Gilles Andruet

Personal information
- Born: 30 March 1958 Versailles, France
- Died: 22 August 1995 (aged 37) Saulx-les-Chartreux, France

Chess career
- Country: France
- Title: International Master (1982)
- Peak rating: 2450 (July 1988)

= Gilles Andruet =

French chess player

Gilles Andruet (30 March 1958 – 22 August 1995) was a French chess player, an International Master and a former national champion. He was the son of rally driver Jean-Claude Andruet.

==Chess career==
Andruet was a member of the French team at the 1982, 1984 and 1988 Chess Olympiad. In 1988 he won the French Chess Championship and reached his peak Elo rating (2450). During the 1989 Championship, Andruet was involved in a violent altercation with Jean-Luc Seret and subsequently withdrew from the tournament despite the fact that he was in the lead after 10 of 14 rounds. He played less regularly after 1991.
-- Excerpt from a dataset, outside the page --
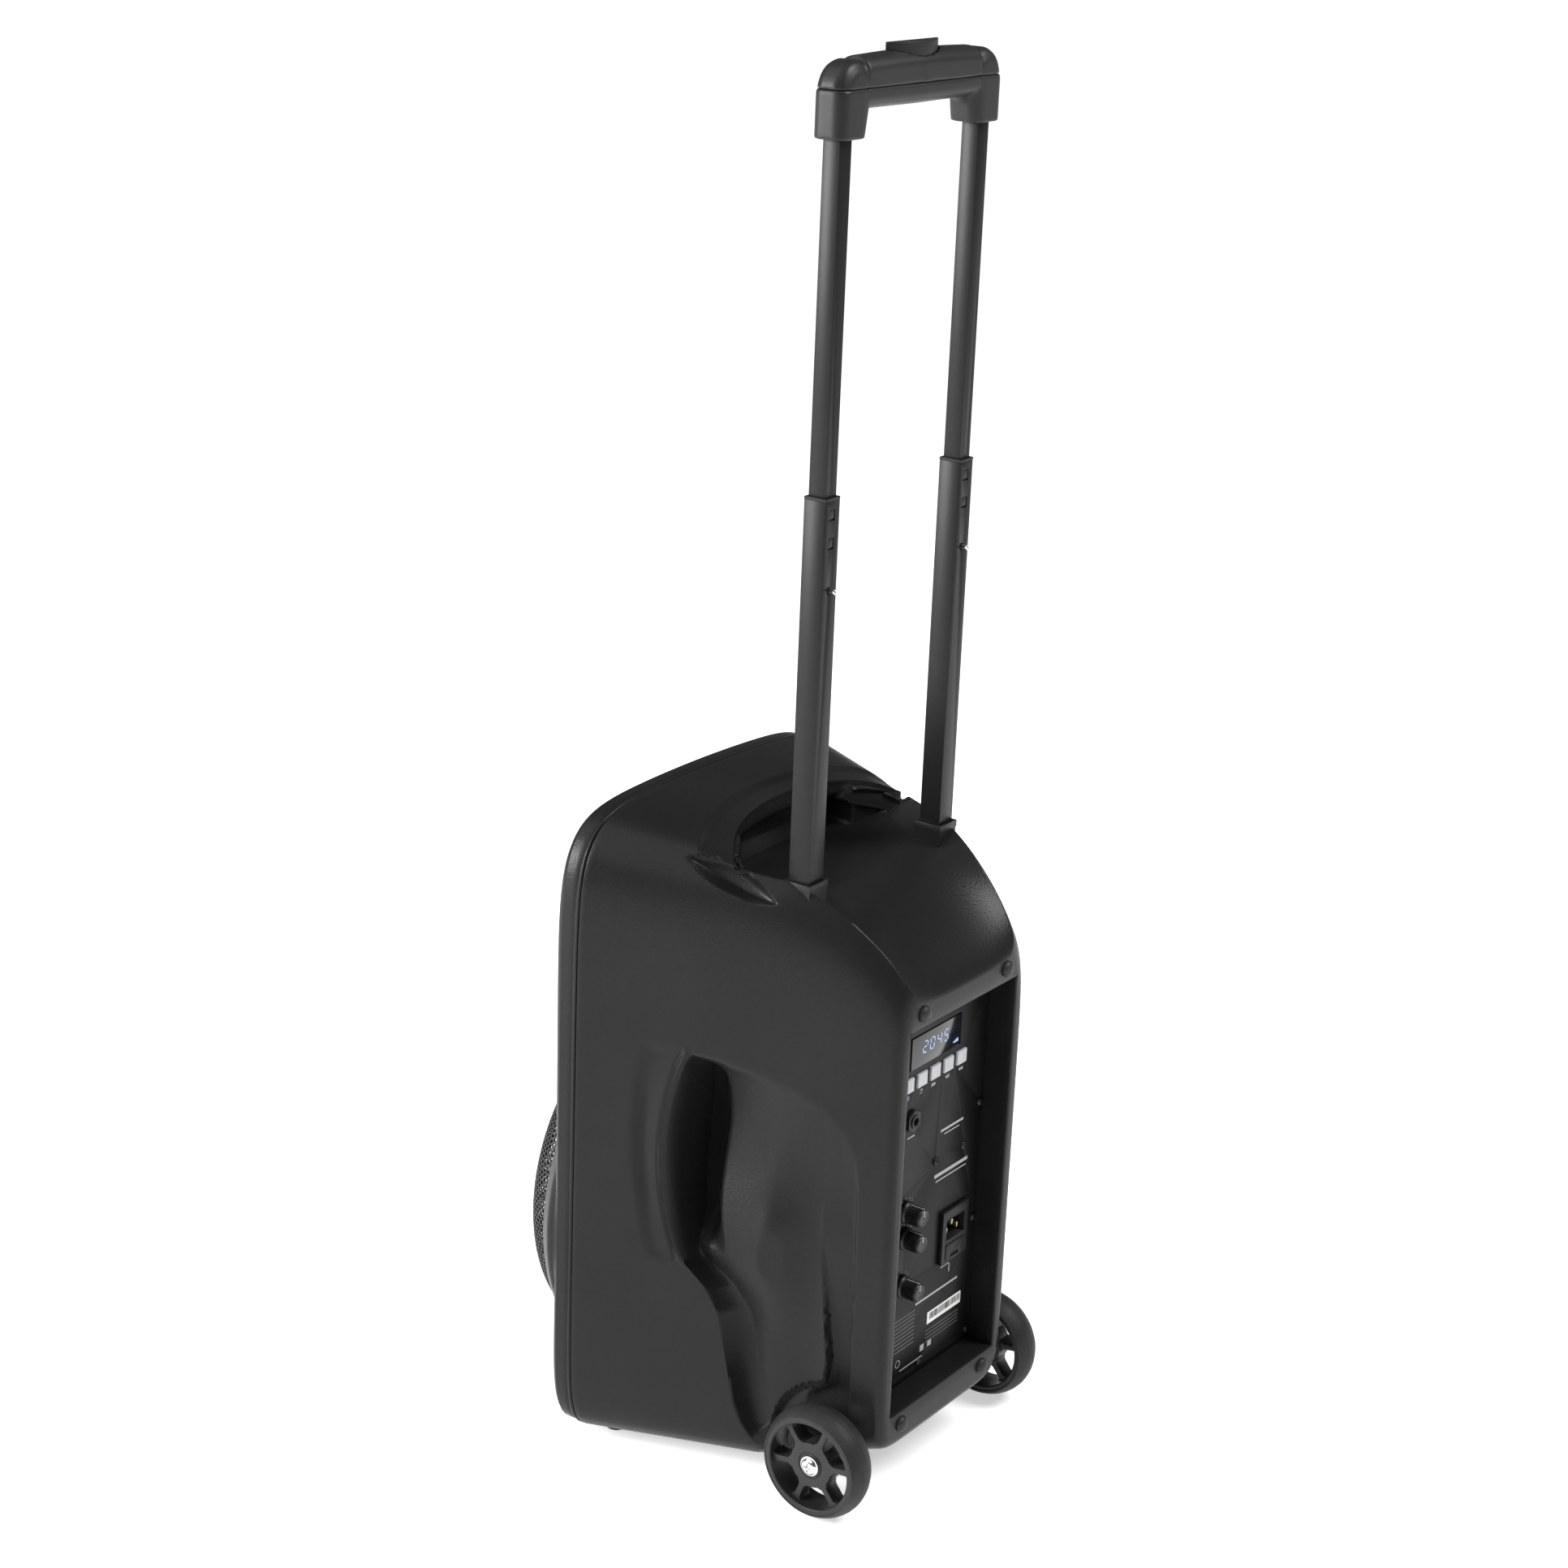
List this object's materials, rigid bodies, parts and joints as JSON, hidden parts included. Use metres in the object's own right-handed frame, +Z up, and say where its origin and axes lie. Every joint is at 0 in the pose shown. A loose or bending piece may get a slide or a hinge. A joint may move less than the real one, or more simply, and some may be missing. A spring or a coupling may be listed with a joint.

==Murder and subsequent trial==

Andruet was also a gambler. Starting in 1993, he regularly played backgammon and blackjack in casinos and although he initially won significant amounts of money, he eventually became a pathological gambler riddled with debt. On 22 August 1995 Andruet's body was found on the shores of the Yvette in Saulx-les-Chartreux. He had been beaten to death. The investigation focused on Joseph Liany and his son Franck who had presumably helped Andruet cash a check of 398,000 French francs. Joseph Liany was eventually tried eight years later, convicted of murder and sentenced to a 15-year prison term. His son Franck received a seven-year sentence for his role in the affair. Joseph Liany subsequently identified his nephew Sacha Rhoul as the man solely responsible for the murder. A new trial in 2006 cleared Liany but convicted Rhoul in absentia. Rhoul had been living in Marrakesh where he and his father managed the Palais Rhoul, a well-known luxury hotel. Jean-Claude Andruet, Gilles' father repeatedly called for the arrest and extradition of Rhoul. On 25 February 2010, Moroccan authorities arrested Rhoul following an Interpol mandate and extradited him on 6 March. Four years later, Sacha Rhoul was acquitted.